Bilim ve sanatta amacın yaşama hizmet ve yeniyi keşif gibi önemli temellere dayandığı söylenebilir. Ancak, teknolojik gelişmelerin öne çıktığı günümüz dünyasında sanat da bilim de teknolojiye hizmet ediyor. Teknoloji üretmeye, özellikle de savaş ve silah teknolojisi üretmeye hizmet eden bir araç haline gelen bilim ile metal grileri parlatarak, beton grileri yumuşatarak modern dünyaya estetik kılıflar uydurmaya hizmet eden sanatın amacını da yeniden sorgulayabiliriz.

Teknolojinin ise, kime veya neye hizmet ettiğini tekrar düşünebiliriz. Hayatla, doğayla bütünleşmiş bir teknoloji her toplumda vardır ve ona sahip olan toplumu, diğer toplumların yanında güçlü kılar.

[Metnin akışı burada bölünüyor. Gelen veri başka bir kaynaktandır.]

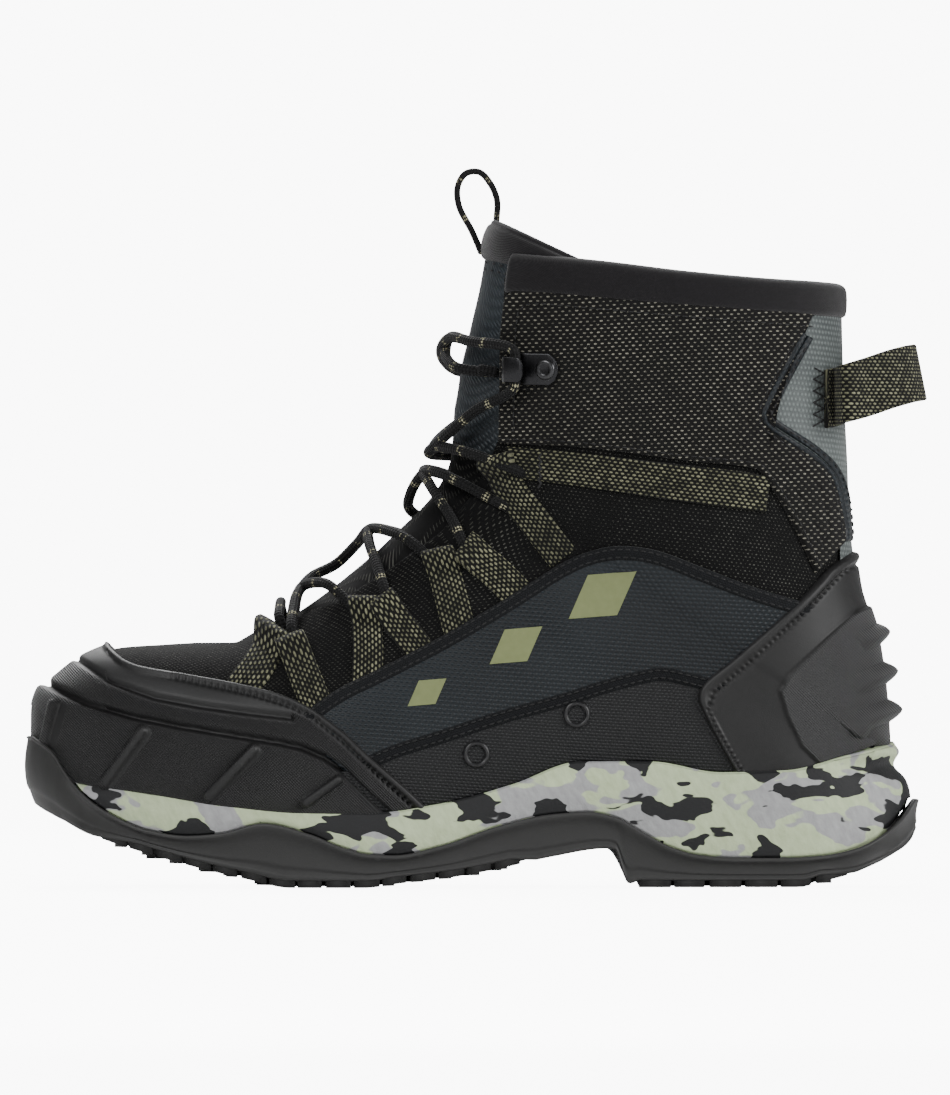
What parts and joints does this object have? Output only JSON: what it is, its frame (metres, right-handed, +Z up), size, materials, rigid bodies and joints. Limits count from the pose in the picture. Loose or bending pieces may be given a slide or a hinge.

Fakat hayatı bir savaş, tabiatı da hakim olunacak bir düşman olarak algılayan bir zihniyetle üretilen ve bir araç olması gereken teknoloji, hayat için kullanılır olmaktan çıktı; neredeyse hayat teknoloji için yaşanır oldu.

Teknolojinin hızı, rahatlığı, hayatı kolaylaştırması, problemlerin çözümüne katkısı ile teknoloji ile bilim bir anlamda giderek birleşti. Teknolojiyi üreten, yönlendiren, denetleyen ise sadece insan aklı. Tek bir mantık olduğunu sanma gafletindeki, erdemi olmayan, hayatı olmayan, canı olmayan, ham bilgiyi bilim kabul eden buyurgan, kıskanç yeri geldiğinde zalim bir akıl.

Çağımızın olumsuzluklarını aşmak, yarınlara daha umutla bakabilmek için bilim bir değer sistemiyle kuşatılmalı ve bir estetik kaygıyla bütünleşmelidir. Eğitimde bu üç unsurun dengesinin en mükemmel kurulması sonucu parlak başarıları getirecektir.